Leaving all this mess behind will feel so good, trust me. Once you’re over it, you won’t let it happen again.
Standing up for yourself is something you won’t regret.
If anything, you will know what you don’t want and get a better idea of what you do want. You want someone who’s determined to love you.
Someone who is truthful and stands by his words. Someone who is honest and wants the same thing as you.
You want somebody who makes you feel good and is proud to have you.
Life’s too short to waste it on a person who isn’t interested in fully loving you, isn’t ready to commit, and can’t make time for you.
Instead, you should decide to direct your attention to yourself. Don’t wait for someone else to do it for you.
Treat yourself like your best friend. Make yourself happy. Know exactly what you want and then go for it.

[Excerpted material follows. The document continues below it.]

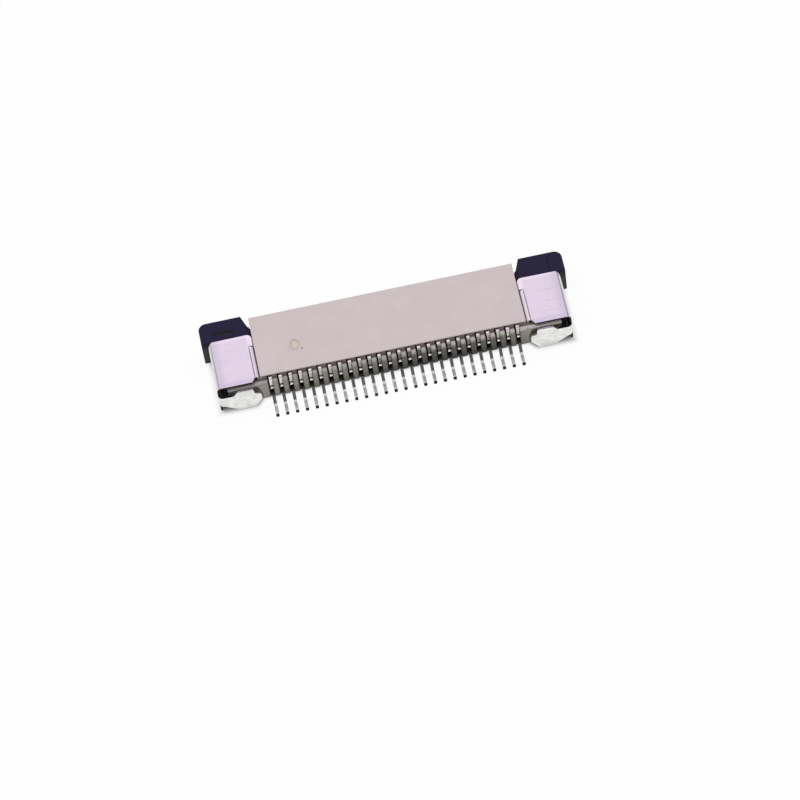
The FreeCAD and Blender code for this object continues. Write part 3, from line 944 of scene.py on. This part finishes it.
@dataclass
class HoldDown:
    """One folded hold-down: top sheet, end wall, front flange and inner lip.

    Its own sizes are read from its node. The other fields are places on it.
    """

    side: Side
    sheet_mm: float = 0.2
    lip_mm: float = 13.6
    lip_back_mm: float = 13.96
    lip_low_mm: float = 3.0
    lip_end_mm: float = 1.2
    inside_mm: float = 0.25
    flange_mm: float = -3.3
    front_edge_mm: float = -3.0
    sole_mm: float = 0.2
    corner_start_mm: float = 17.3
    corner_mm: float = 0.45
    corner_play_mm: float = 0.05
    top_play_mm: float = 0.02
    edge_share: float = 0.75
    level: float = 0.95
    turned: float = 1e-4
    rolled: EdgeBreak = field(default_factory=lambda: EdgeBreak(0.05, 2))
    crease_deg: float = 30.0

    def __post_init__(self) -> None:
        """Read the hold-down's own sizes from its node."""
        self.node = f"hold_down_{self.side.value}"
        low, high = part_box(self.node)
        self.top = high[2]
        self.front = low[1]
        self.back = high[1]
        self.wall = max(abs(low[0]), abs(high[0]))

    def skin(self) -> TinPlate:
        """Give the outer finish with this side's painted highlights and shade, and the scuffs.

        Returns:
            The finish.
        """
        turn = -1 if self.side is Side.LEFT else 1
        # Painted highlights and shade, mirrored to this side
        painted_light_marks = tuple(tone.at_side(turn) for tone in TOP_PAINTED_LIGHT)
        return replace(SKIN_TIN, marks_and_painted_light=painted_light_marks + SKIN_TIN.marks_and_painted_light)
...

When you’re sure of your worth, you won’t be tempted to try another game with an immature man; you will know right away if he’s the one for you.
This whole problem highlights the importance of knowing what you want – in love and in life.
Knowing what you want means accepting yourself as you are, and being wise enough to recognize your needs and the importance of meeting them.
Everyone deserves to feel they are cared for and important in the life of their loved one. That’s what love’s about.
Otherwise, it’s just a waste of time. Decide to do what’s best for you and let him go.